With this we were able to shard data automatically, and failovers and failbacks were largely automatic. The application knew which nodes existed, and when writing data if they wrote to the wrong node the cluster would redirect that write automatically. This was the configuration that was chosen, and it worked we had a shared in-memory cache that was reasonably robust, and could cope with basic failure modes without intervention. During testing we did find some flaws. Replication was on a node by node basis, so if we lost a master node, then its slave became a single point of failure until the dead node was restored into service, also only the masters voted on the cluster health, so if we lost too many masters too quickly the cluster wouldn’t self heal. But this was better than we had.
With a new application, using a clustered Redis configuration, we became increasingly uncomfortable with the state of the legacy Redis instances, but the new applicaction simply wasn’t of the same scale as the existing applications (over 30GB of memory is dedicated to the database of our largest legacy Redis instance). So with Redis cluster proven at a low level we decided to migrate to off the legacy Redis instances to new Redis clusters.
As we had a Node.js Redis driver that supported Redis cluster natively, we started with the migration of our Node.js applications onto Redis cluster. But how do you go about moving tens of gigabytes of constantly shifting data from one place to another, without causing major problems? Especially given these bits of data are things like authentication tokens, so if they were wrong our end users would be logged out. One option was to ask for a full site outage, point everything over to the new Redis cluster and migrate the data into it and hope for the best. Another option was to switch over to the new cluster and force all our users to login again. Neither of these proved to be terribly palatable, for obvious reasons. The alternative that was decided upon was to write the data to both the legacy Redis instance, and the cluster that was replacing it, at the same time, we would then read from the cluster increasingly more often as time went on. As the data has a limited shelf life (tokens expire after a few hours) this approach should result in zero downtime, and no risk of data loss. And so it was. The migration was a success.
All that remained was the Redis instances that served our PHP code (well one of them anyway, the other turned out to be unnecessary in the end) and we hit a thorn, actually a couple, in the road. First, and most pressing, was finding a Redis cluster aware driver that we could use in PHP, and the version of PHP we were using. This proved to be something that was doable, because we had upgraded to a recent version of PHP. Alas the driver we chose did not like using Redis auth, something we had decided to use with Redis cluster as an extra security step (I told you there would be more on that security thing). As we were replacing each legacy Redis instance with it’s own Redis cluster the fix seemed straight forward, turn Redis auth off, and all would be well with the world. However this did not prove to be true, for some reason having done this the Redis cluster wouldn’t accept connections from the web servers. A new security feature introduced by Redis in version 3 called protected mode would stop Redis listening to connections from external IP addresses when Redis was bound to any interface, and no Redis auth password was configured.

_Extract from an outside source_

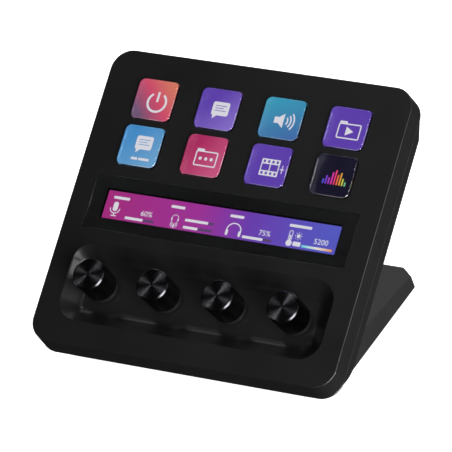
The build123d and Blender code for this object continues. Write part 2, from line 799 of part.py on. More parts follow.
def stand_bracket():
    """Bent steel plate: a wide leg in the foot, which is also the ballast, and an upper leg
    screwed to the slab's back."""
    rise = tan(radians(tilt))
    low = base_thickness
    high = low + bracket_thickness
    nose = foot_nose + bracket_nose_gap
    upper = slab_run * bracket_rise
    outer = slab_out * -bracket_thickness
    inner_bend = (high - outer.Z) / slab_run.Z
    bend = outer + slab_run * inner_bend
    points = [(nose, low), (nose, nose * rise), (upper.Y, upper.Z),
              (upper.Y + outer.Y, upper.Z + outer.Z), (bend.Y, bend.Z),
              (ballast_rear, high), (ballast_rear, low)]
    outline = Plane.YZ * make_face(Polyline(*points, close=True))
    bent = extrude(outline, amount=bracket_width / 2, both=True)
    inside_bend = bent.edges().filter_by(Axis.X).sort_by_distance((0, bend.Y, bend.Z))[0]
    bent = fillet(inside_bend, bend_radius)
    ballast_length = ballast_rear - ballast_front
    ballast = RectangleRounded(ballast_width, ballast_length, 3.0)
    bent += Pos(0, (ballast_rear + ballast_front) / 2, low) * extrude(ballast, bracket_thickness)
    for x, y in stand_screw_places():
        hole = disc(stand_screw_radius + 2 * screw_clearance, slab_thickness,
                    slab_thickness + bracket_thickness, x, y)
        bent -= to_desk * hole
    return bent


def stand_neck():
    """Cover over the bracket's upper leg; its lower end sits on the foot."""
    length = neck_rise - neck_start
    place = Pos(0, slab_bottom + (neck_start + neck_rise) / 2, -slab_thickness)
    body = extrude(RectangleRounded(neck_width, length, neck_corner),
                   amount=-neck_thickness, taper=neck_draft)
    body = fillet(back_edges(body), neck_edge)
    room = extrude(RectangleRounded(neck_width - 2 * neck_wall, length - 2 * neck_wall,
                                    neck_corner - neck_wall),
                   amount=-(neck_thickness - neck_wall), taper=neck_draft)
    neck = to_desk * (place * (body - room))
    return neck - foot_side_view(0, foot_nose)


def foot_pads():
    outline = RectangleRounded(pad_length, pad_width, pad_width / 2 - 0.5)
    one = chamfer(back_edges(extrude(outline, amount=-pad_thickness)), pad_bevel)
    places = [(side * x, y) for side in (-1, 1) for x, y in (front_pad_place, rear_pad_place)]
    return Compound(children=[Pos(x, y, 0) * one for x, y in places])


# ---------------------------------------------------------------- the whole keypad
def build():
    """Every piece by name, in one frame: on the desk, with the origin under its middle."""
    slab = {
        "front_bezel": front_bezel(),
        "rear_cover": rear_cover(),
        "touch_glass": touch_glass(),
        "key_mat": key_mat(),
        "display_cell": display_cell(),
        "light_guide": light_guide(),
        "display_tray": display_tray(),
        "mid_frame": mid_frame(),
        "main_board": main_board(),
        "board_parts": board_parts(),
        "usb_socket": usb_socket(),
        "display_flex": display_flex(),
        "dial_flex": dial_flex(),
        "dial_board": dial_board(),
        "push_domes": push_domes(),
        "encoder_nuts": encoder_nuts(),
        "case_screws": case_screws(),
        "frame_screws": frame_screws(),
        "stand_screws": stand_screws(),
    }
    for number, (x, y) in enumerate(key_places(), 1):
        slab[f"key_cap_{number}"] = key_cap(x, y)
    for number, (x, y) in enumerate(dial_places(), 1):
        slab[f"encoder_case_{number}"] = encoder_case(x, y)
        slab[f"encoder_bush_{number}"] = encoder_bush(x, y)
        slab[f"push_slider_{number}"] = push_slider(x, y)
        slab[f"dial_shaft_{number}"] = dial_shaft(x, y)
        slab[f"dial_core_{number}"] = dial_core(x, y)
        slab[f"dial_cap_{number}"] = dial_cap(x, y)
    pieces = {name: to_desk * piece for name, piece in slab.items()}
    pieces["stand_foot"] = stand_foot()
    pieces["stand_base"] = stand_base()
    pieces["stand_bracket"] = stand_bracket()
    pieces["stand_neck"] = stand_neck()
    pieces["foot_pads"] = foot_pads()
    pieces["base_screws"] = base_screws()
    front = pieces["front_bezel"].bounding_box().min.Y
    rear = pieces["stand_foot"].bounding_box().max.Y
    middle_y = (front + rear) / 2
    home = Pos(0, -middle_y, pad_thickness)
    return home, {name: home * piece for name, piece in pieces.items()}


home, pieces = build()
os.makedirs("parts", exist_ok=True)
for name, piece in pieces.items():
    export_step(piece, f"parts/{name}.step")
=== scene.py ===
import json
from math import atan2, cos, hypot, pi, radians, sin

import bmesh
import bpy
from bpy.props import FloatProperty, FloatVectorProperty, IntProperty, PointerProperty
from mathutils import Matrix, Vector


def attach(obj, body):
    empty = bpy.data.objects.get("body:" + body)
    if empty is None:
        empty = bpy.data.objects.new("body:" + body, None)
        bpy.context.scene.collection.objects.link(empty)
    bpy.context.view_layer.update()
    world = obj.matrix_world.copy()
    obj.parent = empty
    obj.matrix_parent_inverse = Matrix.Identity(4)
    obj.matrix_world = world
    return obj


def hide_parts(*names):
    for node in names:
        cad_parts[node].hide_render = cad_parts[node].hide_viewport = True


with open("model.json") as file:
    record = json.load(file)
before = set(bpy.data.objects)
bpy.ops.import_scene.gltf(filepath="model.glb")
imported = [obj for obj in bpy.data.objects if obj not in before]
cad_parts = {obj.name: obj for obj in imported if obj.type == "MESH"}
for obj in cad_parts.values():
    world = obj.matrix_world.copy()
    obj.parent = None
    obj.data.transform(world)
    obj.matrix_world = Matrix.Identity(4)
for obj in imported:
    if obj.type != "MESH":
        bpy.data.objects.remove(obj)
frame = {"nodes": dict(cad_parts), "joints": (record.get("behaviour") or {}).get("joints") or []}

bl_info = {
    "name": "Macro Keypad Looks",
    "version": (1, 0, 0),
    "blender": (4, 5, 0),
    "location": "3D View > Sidebar > Keypad",
    "description": "Finishes, keys, pictures, touch strip, dials and stage of a macro keypad",
    "category": "Object",
}

# The keypad's face has its own frame, in millimetres: origin at its centre, X right, Y up the
# face, Z out of it. The frame's own nodes and every finished piece are in metres.
MM = 0.001
KEY_COUNT = sum(name.startswith("key_cap_") for name in frame["nodes"])
DIAL_COUNT = sum(name.startswith("dial_cap_") for name in frame["nodes"])

# Lengths in face millimetres.
LAYER = 0.02           # thickness of a lit layer; the dish wall's gap at its rim, dip at its foot
MERGED = 1e-4          # points nearer to each other become one
PIXEL = 0.135          # pitch of the display's pixels
LIT_SHIFT = 0.25       # how far the lit strip lies left of the face's middle
GLASS_CORNER = 0.5     # corner radius of the touch glass
GLASS_BEVEL = 0.12     # bevel of the touch glass
PRINT_GAP = 0.01       # from the glass's edge to its print
WINDOW_SIDE = 0.6      # the print's window beyond the strip's ends
WINDOW_TOP = 0.5       # the print's window above and below the strip
FIGURE_HEIGHT = 2.4    # height of the strip's figures
FIGURE_WEIGHT = 0.015  # how much thicker than the font they are
DIAL_STEP = 0.12       # plain ring round a dial's turning marks, chamfer of its foot
MARKS_START = 0.3      # from a dial's axis to its first turning mark

# Shares and other plain numbers.
FIGURE_SHARE = 0.73    # height of a figure against its font's size
SLOPE_SHARE = 0.5      # part of the dish wall's width that slopes evenly
WALL_STEPS = 16        # strips of the dish wall
TOP_RINGS = (0.97, 0.9, 0.8, 0.68, 0.54, 0.38, 0.2, 0.08)   # rings of a key's top, by width
ACRYLIC_INDEX = 1.49   # refractive indices
GLASS_INDEX = 1.5
BLACK = (0.0, 0.0, 0.0)
WHITE = (1.0, 1.0, 1.0)


# ---- places
def corners(points):
    """Lowest and highest corner of a set of points."""
    ways = list(zip(*points))
    return Vector([min(way) for way in ways]), Vector([max(way) for way in ways])


def face_place():
    """The matrix from face millimetres to the frame's metres."""
    joint = next(joint for joint in frame["joints"] if joint["name"] == "dial_1_turn")
    out = Vector(joint["axis"])
    across = Vector((1, 0, 0))
    turn = Matrix((across, out.cross(across), out)).transposed()
    bezel = frame["nodes"]["front_bezel"].data.vertices
    low, high = corners([turn.transposed() @ vertex.co for vertex in bezel])
    centre = Vector(((low.x + high.x) / 2, (low.y + high.y) / 2, high.z))
    return Matrix.Translation(turn @ centre) @ turn.to_4x4() @ Matrix.Scale(MM, 4)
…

This proved reasonably easy to fix, but caught us off guard.
So this is where we find ourselves. We have migrated off some of our legacy Redis instances, and are migrating off the rest. We have, by way of doing this solved some of our technical debt, and improved our platform’s stability. With Redis cluster we can also scale out the in-memory databases as well as scale them up. Redis is single threaded, so just throwing more memory at a single instance is only ever going to allow so much growth, and we are already nipping at the heels of that limit. We’re expecting an improved perfromance from the new cluster, as well as it giving us more options for expansion and load balancing.
What about the Future?
So we have solved some technical debt, and made our services easier to support, and more stable. That doesn’t mean the job is done, indeed Redis 4 appears to have some features that we may want to look into. And Redis isn’t the only software we use. We will continue to work to improve the platform, and reduce the time spent dealing with technical debt, but as our customer base expands, and we strive to offer ever richer services, we are always going to end up with things that need improving. The next challenge is likely to be related to scaling from more than 20,000 logins a minute to more than 40,000, and even beyond.